--- WRITTEN PROBLEM ---
Repeat each line exactly as it is written.

[Start PROVIDED RECORDS]

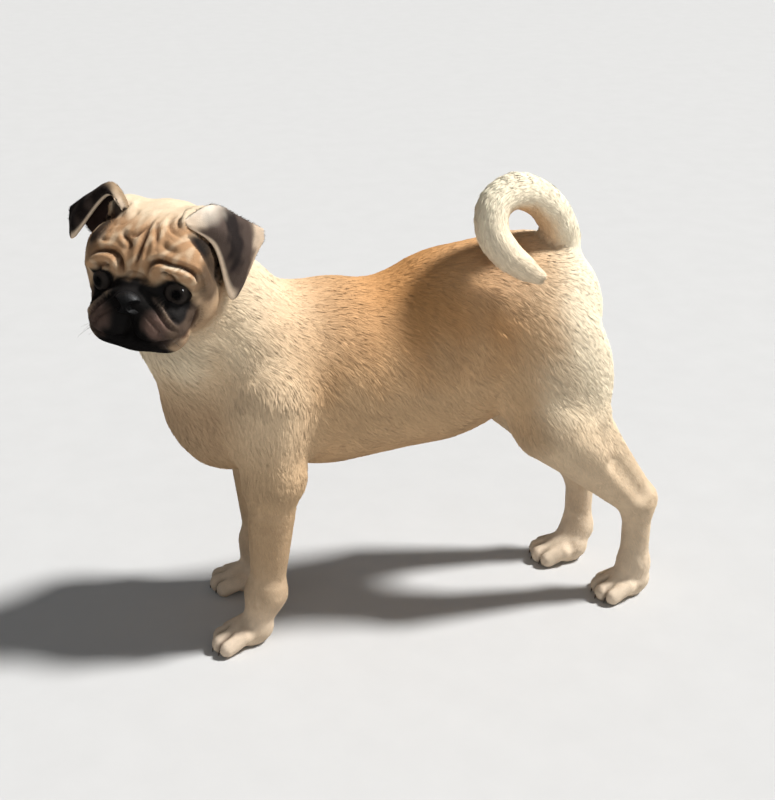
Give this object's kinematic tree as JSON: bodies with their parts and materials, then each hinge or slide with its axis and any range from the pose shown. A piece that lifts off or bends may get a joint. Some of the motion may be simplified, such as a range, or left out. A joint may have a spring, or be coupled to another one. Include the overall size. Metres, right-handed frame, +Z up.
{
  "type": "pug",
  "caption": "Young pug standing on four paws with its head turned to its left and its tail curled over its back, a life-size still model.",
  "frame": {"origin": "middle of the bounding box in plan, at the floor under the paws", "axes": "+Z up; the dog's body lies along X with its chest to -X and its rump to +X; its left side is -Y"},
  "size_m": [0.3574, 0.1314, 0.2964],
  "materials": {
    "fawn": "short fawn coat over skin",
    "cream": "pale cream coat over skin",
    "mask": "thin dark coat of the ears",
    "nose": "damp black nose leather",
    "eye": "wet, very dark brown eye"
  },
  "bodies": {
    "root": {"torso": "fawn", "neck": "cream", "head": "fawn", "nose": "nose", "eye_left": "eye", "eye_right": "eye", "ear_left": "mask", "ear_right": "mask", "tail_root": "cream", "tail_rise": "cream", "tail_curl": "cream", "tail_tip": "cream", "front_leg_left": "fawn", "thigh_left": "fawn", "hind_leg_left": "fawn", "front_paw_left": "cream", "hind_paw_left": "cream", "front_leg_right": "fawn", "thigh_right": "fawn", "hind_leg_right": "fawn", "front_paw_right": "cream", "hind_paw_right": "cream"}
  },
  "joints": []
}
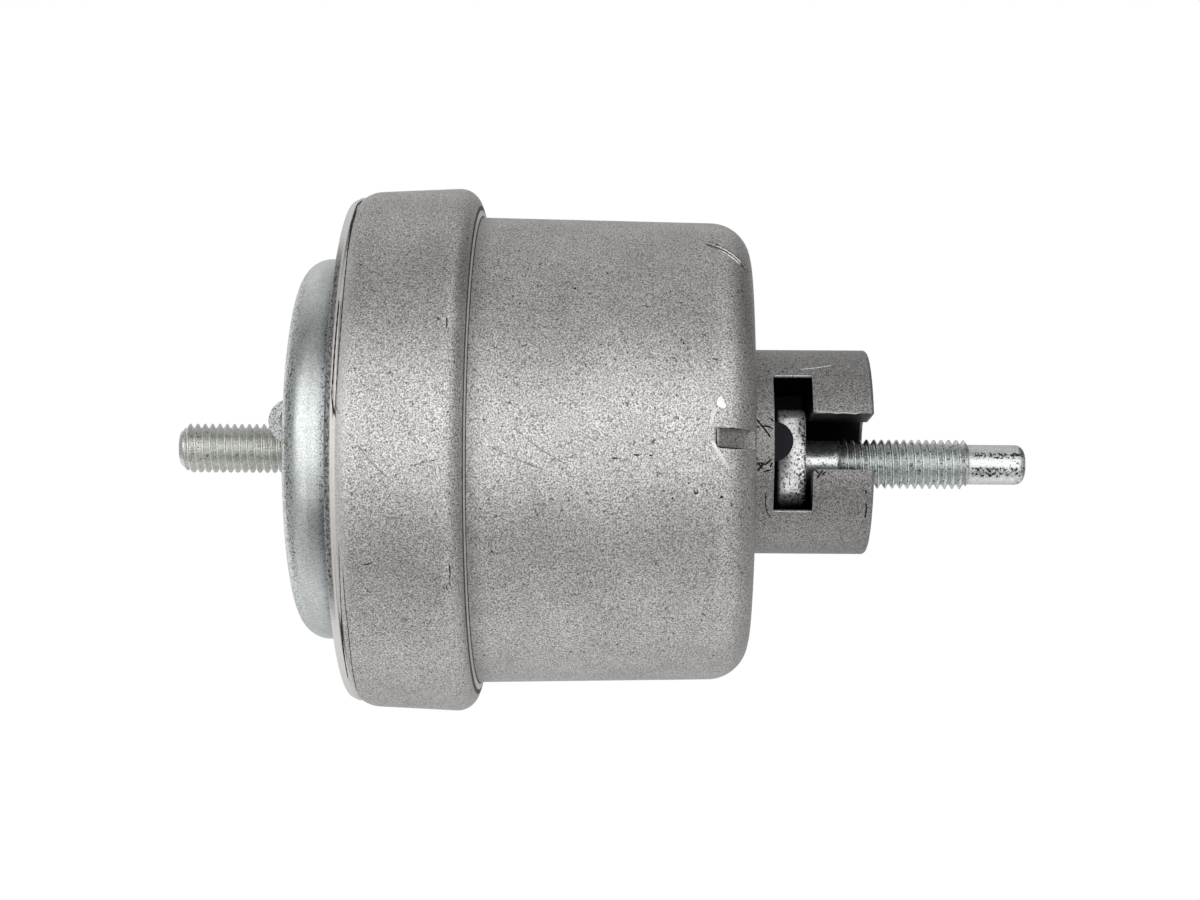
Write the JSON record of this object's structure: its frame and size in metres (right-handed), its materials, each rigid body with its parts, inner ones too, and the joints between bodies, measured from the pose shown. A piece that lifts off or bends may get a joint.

[End PROVIDED RECORDS]

--- COMPLETE OUTPUT ---
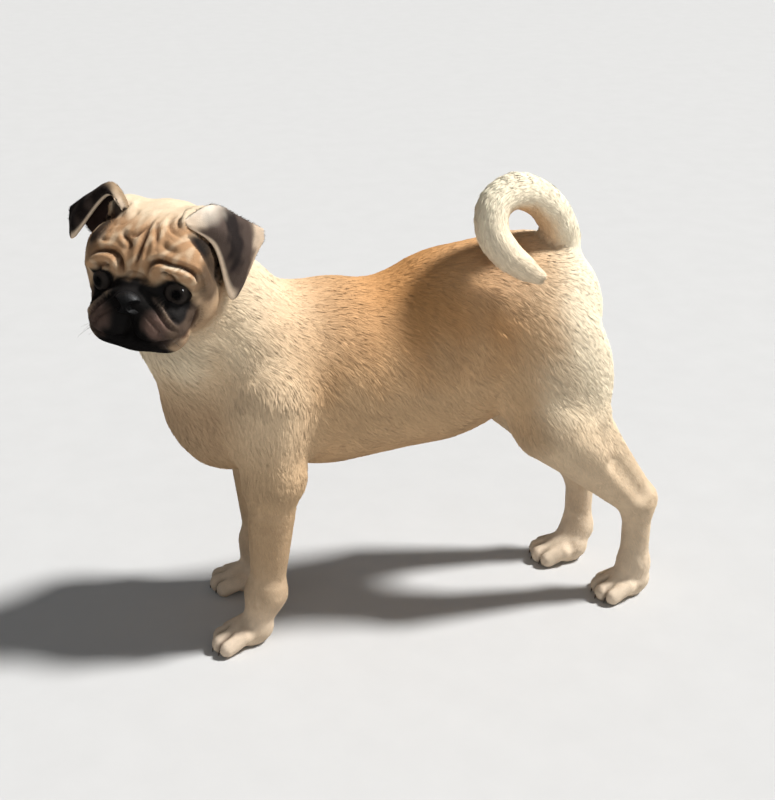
Give this object's kinematic tree as JSON: bodies with their parts and materials, then each hinge or slide with its axis and any range from the pose shown. A piece that lifts off or bends may get a joint. Some of the motion may be simplified, such as a range, or left out. A joint may have a spring, or be coupled to another one. Include the overall size. Metres, right-handed frame, +Z up.
{
  "type": "pug",
  "caption": "Young pug standing on four paws with its head turned to its left and its tail curled over its back, a life-size still model.",
  "frame": {"origin": "middle of the bounding box in plan, at the floor under the paws", "axes": "+Z up; the dog's body lies along X with its chest to -X and its rump to +X; its left side is -Y"},
  "size_m": [0.3574, 0.1314, 0.2964],
  "materials": {
    "fawn": "short fawn coat over skin",
    "cream": "pale cream coat over skin",
    "mask": "thin dark coat of the ears",
    "nose": "damp black nose leather",
    "eye": "wet, very dark brown eye"
  },
  "bodies": {
    "root": {"torso": "fawn", "neck": "cream", "head": "fawn", "nose": "nose", "eye_left": "eye", "eye_right": "eye", "ear_left": "mask", "ear_right": "mask", "tail_root": "cream", "tail_rise": "cream", "tail_curl": "cream", "tail_tip": "cream", "front_leg_left": "fawn", "thigh_left": "fawn", "hind_leg_left": "fawn", "front_paw_left": "cream", "hind_paw_left": "cream", "front_leg_right": "fawn", "thigh_right": "fawn", "hind_leg_right": "fawn", "front_paw_right": "cream", "hind_paw_right": "cream"}
  },
  "joints": []
}
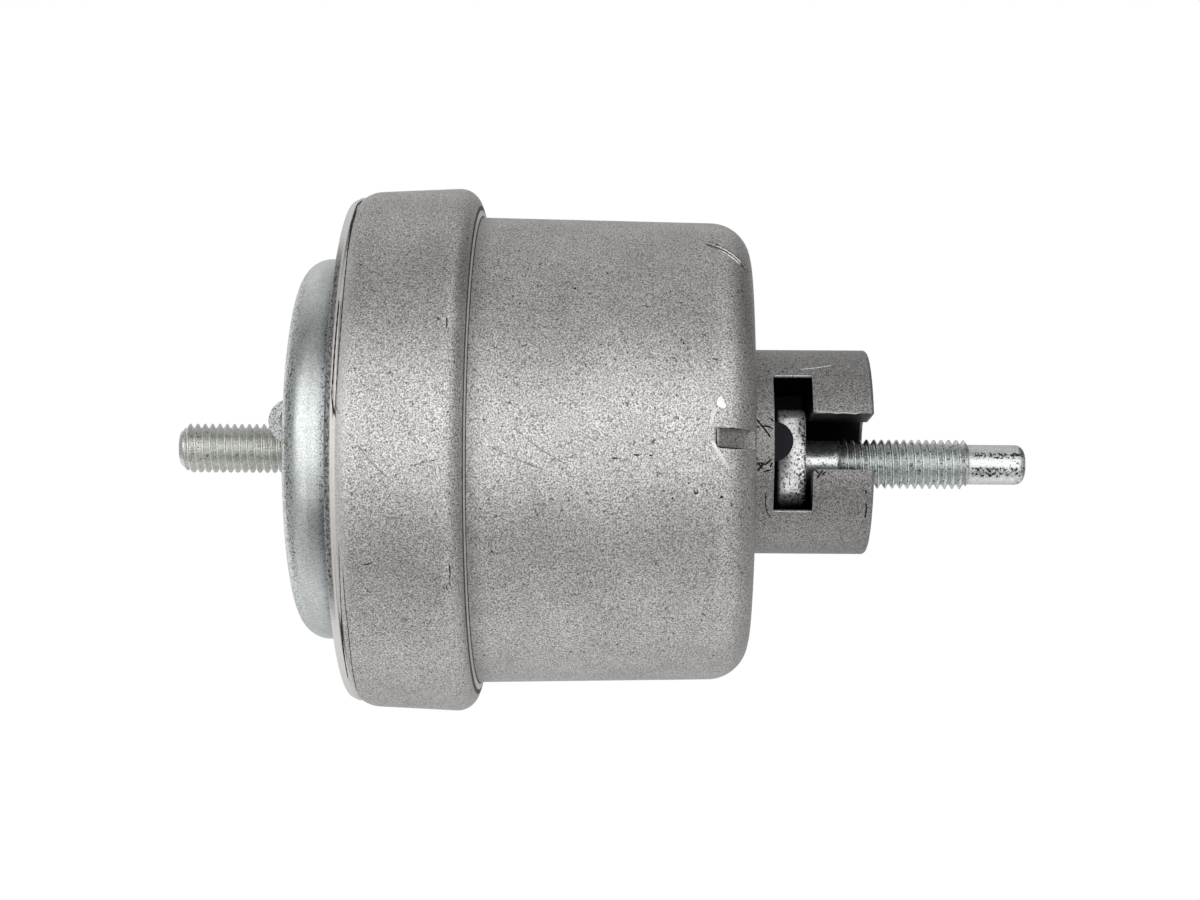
Write the JSON record of this object's structure: its frame and size in metres (right-handed), its materials, each rigid body with its parts, inner ones too, and the joints between bodies, measured from the pose shown. A piece that lifts off or bends may get a joint.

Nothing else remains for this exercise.